■ Task statement
Go through the material below and copy each line where the word "this" appears.

━━━ Records shown

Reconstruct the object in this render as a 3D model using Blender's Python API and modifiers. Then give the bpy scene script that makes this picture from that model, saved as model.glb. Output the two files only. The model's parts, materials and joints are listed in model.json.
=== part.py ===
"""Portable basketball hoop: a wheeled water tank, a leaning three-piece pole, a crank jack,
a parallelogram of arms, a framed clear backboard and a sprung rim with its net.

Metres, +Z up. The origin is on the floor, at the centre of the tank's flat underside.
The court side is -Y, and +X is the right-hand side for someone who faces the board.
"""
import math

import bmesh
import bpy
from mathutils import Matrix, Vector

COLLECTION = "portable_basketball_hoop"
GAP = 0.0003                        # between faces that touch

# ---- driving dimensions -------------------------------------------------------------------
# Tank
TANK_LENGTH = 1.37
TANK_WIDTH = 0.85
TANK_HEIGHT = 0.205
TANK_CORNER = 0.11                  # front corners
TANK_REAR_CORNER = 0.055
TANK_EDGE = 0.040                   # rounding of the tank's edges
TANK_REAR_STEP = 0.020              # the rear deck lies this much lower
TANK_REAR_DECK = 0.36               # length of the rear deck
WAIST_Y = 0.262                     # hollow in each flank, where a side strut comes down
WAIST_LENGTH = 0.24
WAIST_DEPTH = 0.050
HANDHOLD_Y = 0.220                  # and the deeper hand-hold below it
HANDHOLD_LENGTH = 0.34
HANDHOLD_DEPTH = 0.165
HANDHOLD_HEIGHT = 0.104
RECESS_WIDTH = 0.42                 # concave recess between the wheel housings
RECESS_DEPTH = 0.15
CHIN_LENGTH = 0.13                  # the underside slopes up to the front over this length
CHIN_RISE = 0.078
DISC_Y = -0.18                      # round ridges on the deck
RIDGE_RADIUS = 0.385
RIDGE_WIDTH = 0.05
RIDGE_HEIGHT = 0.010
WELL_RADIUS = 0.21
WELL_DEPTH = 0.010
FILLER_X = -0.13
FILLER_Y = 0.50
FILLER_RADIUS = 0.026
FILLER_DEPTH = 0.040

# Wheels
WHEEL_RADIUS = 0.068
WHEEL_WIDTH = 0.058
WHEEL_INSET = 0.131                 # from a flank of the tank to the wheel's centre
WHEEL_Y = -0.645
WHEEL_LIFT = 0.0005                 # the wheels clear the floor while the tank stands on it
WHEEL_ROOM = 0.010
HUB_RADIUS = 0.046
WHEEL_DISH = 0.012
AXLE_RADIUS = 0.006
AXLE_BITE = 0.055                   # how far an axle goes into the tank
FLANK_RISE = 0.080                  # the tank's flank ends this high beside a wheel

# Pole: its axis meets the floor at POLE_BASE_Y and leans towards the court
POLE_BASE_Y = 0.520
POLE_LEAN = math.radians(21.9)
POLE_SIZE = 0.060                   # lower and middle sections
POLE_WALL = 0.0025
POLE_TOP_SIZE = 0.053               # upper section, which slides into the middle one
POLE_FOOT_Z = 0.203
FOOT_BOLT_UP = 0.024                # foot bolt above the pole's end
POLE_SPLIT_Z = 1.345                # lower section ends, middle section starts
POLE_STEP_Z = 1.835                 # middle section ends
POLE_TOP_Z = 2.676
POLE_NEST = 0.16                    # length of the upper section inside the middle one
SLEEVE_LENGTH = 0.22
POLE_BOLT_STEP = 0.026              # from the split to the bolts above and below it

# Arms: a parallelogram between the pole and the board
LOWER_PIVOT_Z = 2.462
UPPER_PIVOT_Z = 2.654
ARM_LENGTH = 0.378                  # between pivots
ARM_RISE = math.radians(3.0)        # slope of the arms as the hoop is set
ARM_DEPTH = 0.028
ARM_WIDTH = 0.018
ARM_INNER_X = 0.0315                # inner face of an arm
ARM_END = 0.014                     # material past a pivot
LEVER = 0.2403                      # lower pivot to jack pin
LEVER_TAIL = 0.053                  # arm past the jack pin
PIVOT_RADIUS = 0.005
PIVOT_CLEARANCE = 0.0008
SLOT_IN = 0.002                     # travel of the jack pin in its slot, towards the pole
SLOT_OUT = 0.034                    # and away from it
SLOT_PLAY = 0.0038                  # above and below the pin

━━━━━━
━━━ Records shown

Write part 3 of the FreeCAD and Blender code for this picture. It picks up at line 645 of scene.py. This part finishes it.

━━━━━━
━━━ Records shown

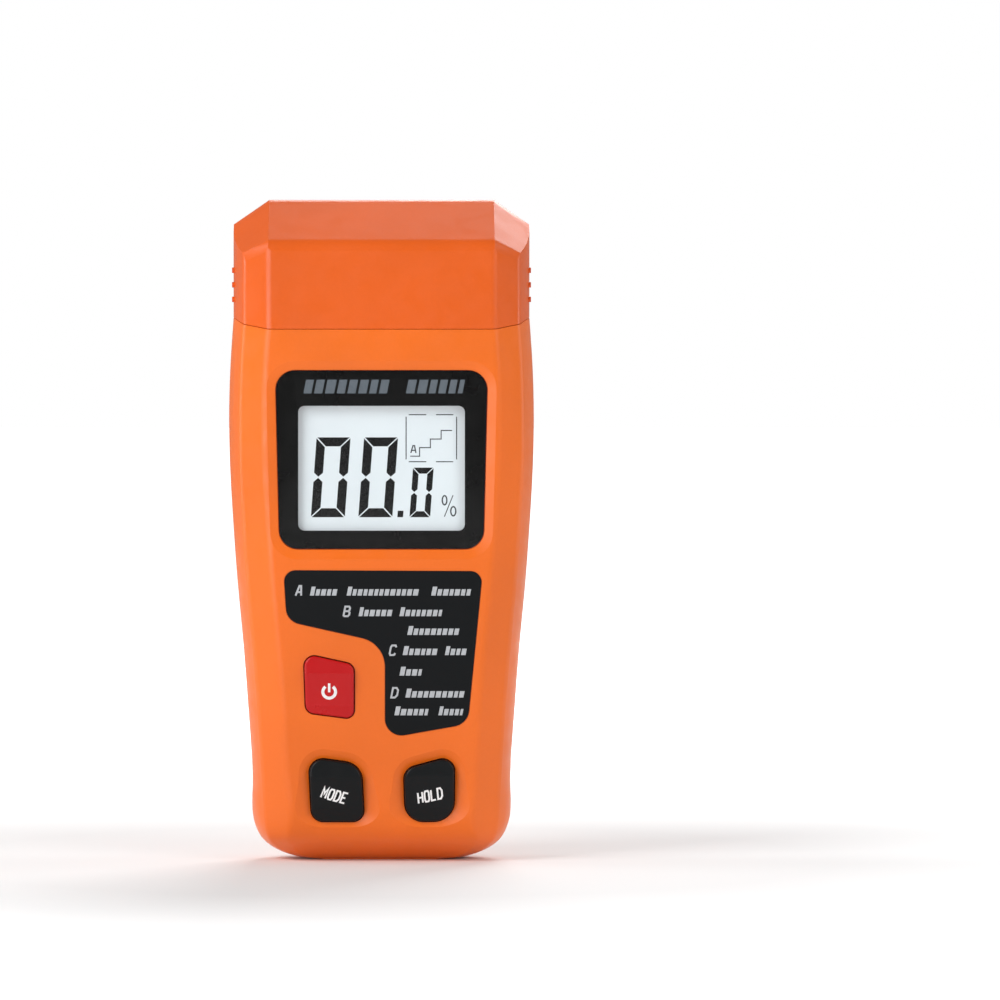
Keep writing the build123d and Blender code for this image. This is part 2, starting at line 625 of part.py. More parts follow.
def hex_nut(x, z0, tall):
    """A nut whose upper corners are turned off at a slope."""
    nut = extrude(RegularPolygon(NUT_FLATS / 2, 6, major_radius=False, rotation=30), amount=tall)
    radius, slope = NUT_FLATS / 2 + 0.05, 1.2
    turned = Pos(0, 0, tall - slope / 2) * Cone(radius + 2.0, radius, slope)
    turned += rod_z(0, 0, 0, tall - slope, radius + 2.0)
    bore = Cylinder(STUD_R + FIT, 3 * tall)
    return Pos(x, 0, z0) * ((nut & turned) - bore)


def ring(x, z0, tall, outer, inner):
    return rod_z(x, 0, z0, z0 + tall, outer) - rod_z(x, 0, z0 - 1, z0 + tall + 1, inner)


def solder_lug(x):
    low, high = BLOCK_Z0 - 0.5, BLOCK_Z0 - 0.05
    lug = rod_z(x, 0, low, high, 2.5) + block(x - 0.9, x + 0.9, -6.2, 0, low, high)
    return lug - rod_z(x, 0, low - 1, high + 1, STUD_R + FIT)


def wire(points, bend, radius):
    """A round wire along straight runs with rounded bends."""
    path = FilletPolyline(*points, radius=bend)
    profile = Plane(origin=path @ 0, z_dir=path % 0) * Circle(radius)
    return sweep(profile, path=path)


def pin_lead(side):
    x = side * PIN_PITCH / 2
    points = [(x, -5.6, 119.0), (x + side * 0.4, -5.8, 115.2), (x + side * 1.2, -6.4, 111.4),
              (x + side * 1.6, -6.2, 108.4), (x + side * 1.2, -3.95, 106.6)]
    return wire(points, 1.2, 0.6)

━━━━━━

■ Finished task
Reconstruct the object in this render as a 3D model using Blender's Python API and modifiers. Then give the bpy scene script that makes this picture from that model, saved as model.glb. Output the two files only. The model's parts, materials and joints are listed in model.json.
TANK_REAR_STEP = 0.020              # the rear deck lies this much lower
CHIN_LENGTH = 0.13                  # the underside slopes up to the front over this length
FLANK_RISE = 0.080                  # the tank's flank ends this high beside a wheel
Write part 3 of the FreeCAD and Blender code for this picture. It picks up at line 645 of scene.py. This part finishes it.
Keep writing the build123d and Blender code for this image. This is part 2, starting at line 625 of part.py. More parts follow.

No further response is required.